Testing, then, became a primary focus of this experiment. Indeed, the list of vendors whose equipment was used reads like a sampling of network testing manufacturers and includes Azimuth (www.azimuth.net), ClearSight Networks (www.clearsightnet.com), Fluke Networks (www.flukenetworks.com), Spirent Communications (spirentcom.com), and Veriwave (www.veriwave.com). As its name indicates, UNH-IOL spends significant time researching the interoperability among different pieces of equipment, including, in this case, test equipment.
Not ready for prime time
The fact that some of the most pertinent results of these week-long lab experiments relate to interoperability among test equipment is an indication that a triple-play package of services in a LAN environment is very much in its infancy. By any measure, the convergence of all three technologies is not a standardized, structured offering.

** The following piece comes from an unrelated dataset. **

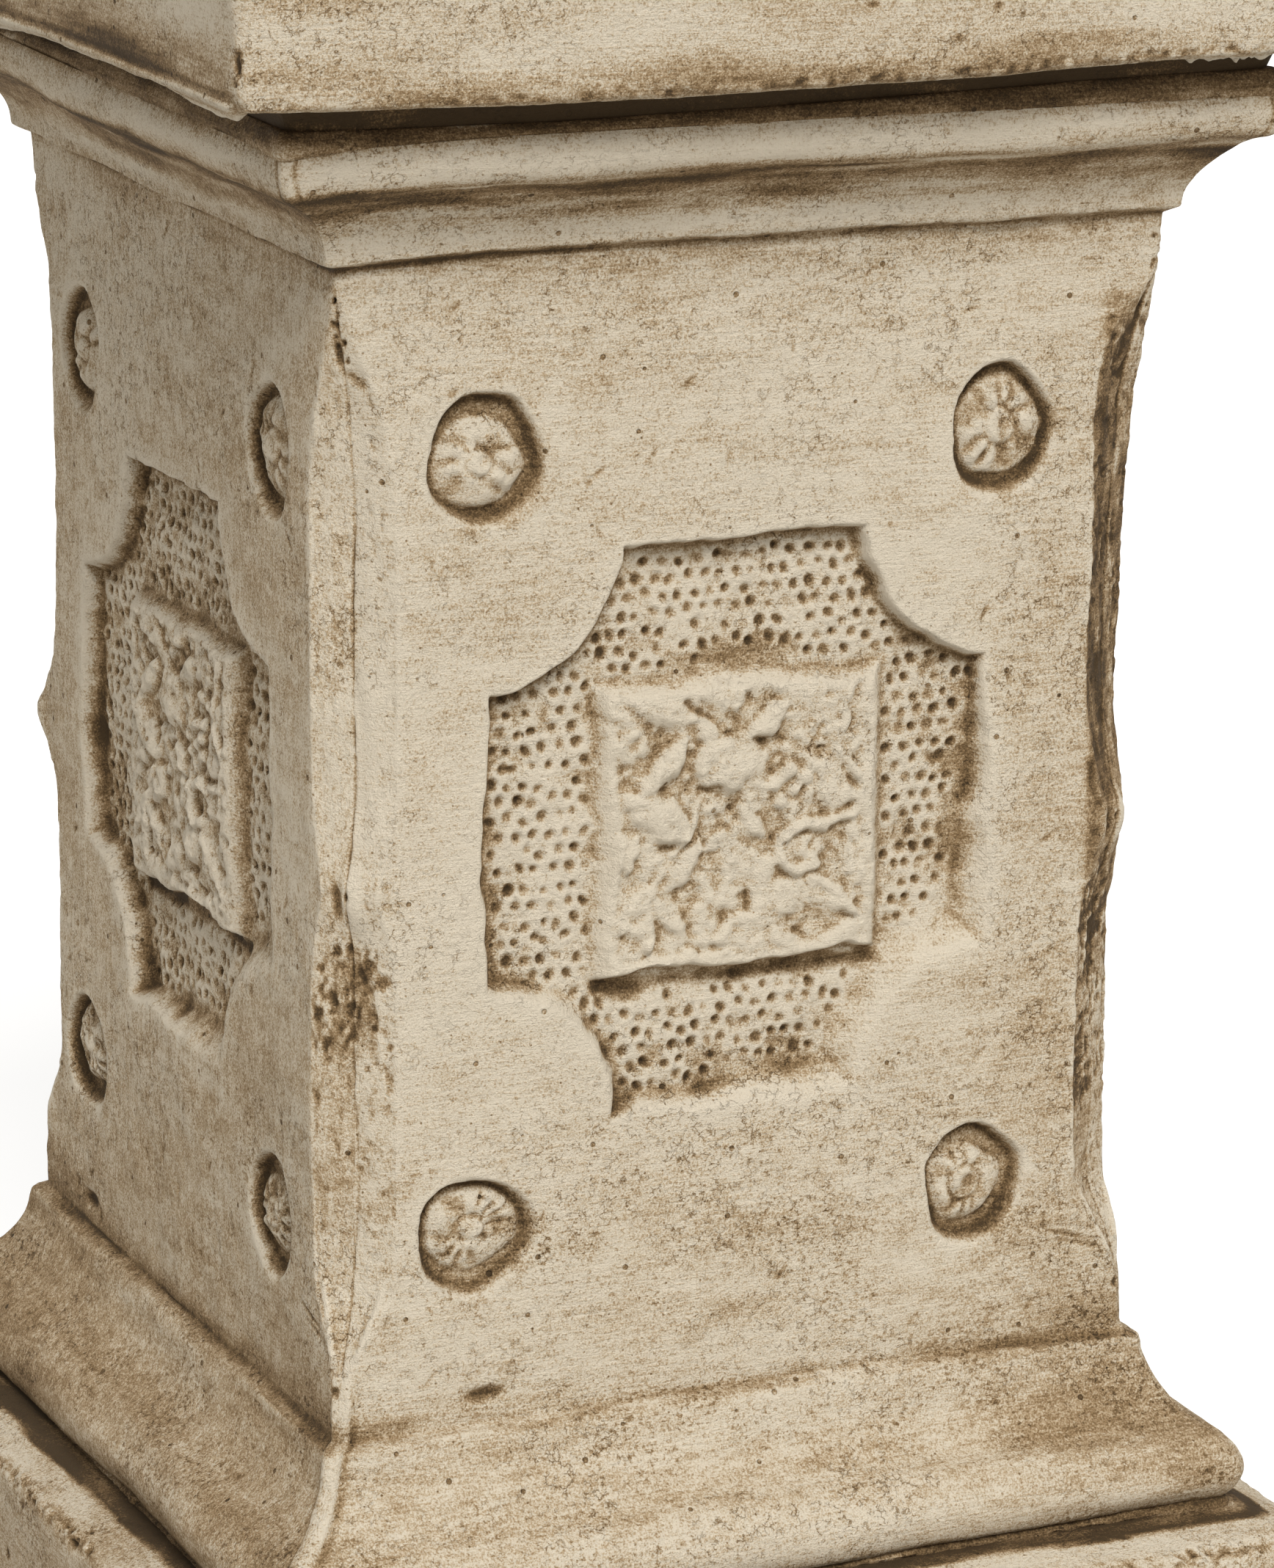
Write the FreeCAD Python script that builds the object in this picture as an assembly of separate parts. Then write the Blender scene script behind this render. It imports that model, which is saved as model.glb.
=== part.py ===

Shortly after the testing ended, Goubert was quoted as saying, “Enterprises are already deploying VoIP, wireless, and even triple play by adding to their networks piece by piece. But until now there hasn’t been a neutral proving ground where all the companies could put aside their differences and make sure they work with each other. Obviously, these are very heterogeneous, complex networks. What’s needed to instill confidence on the IT side is a forum ground where the vendors can come together in a realistic mixed environment and fix anything that’s less than optimal, ideally before their products get into the field.”
Perhaps somewhere within that proving ground will be indications of the media types’ capabilities within a triple-play environment.
Editor’s note: This article cites research figures from and quotes an executive of KMI Research. KMI is owned by PennWell, which publishes Cabling Installation & Maintenance.
PATRICK McLAUGHLIN is chief editor of Cabling Installation & Maintenance.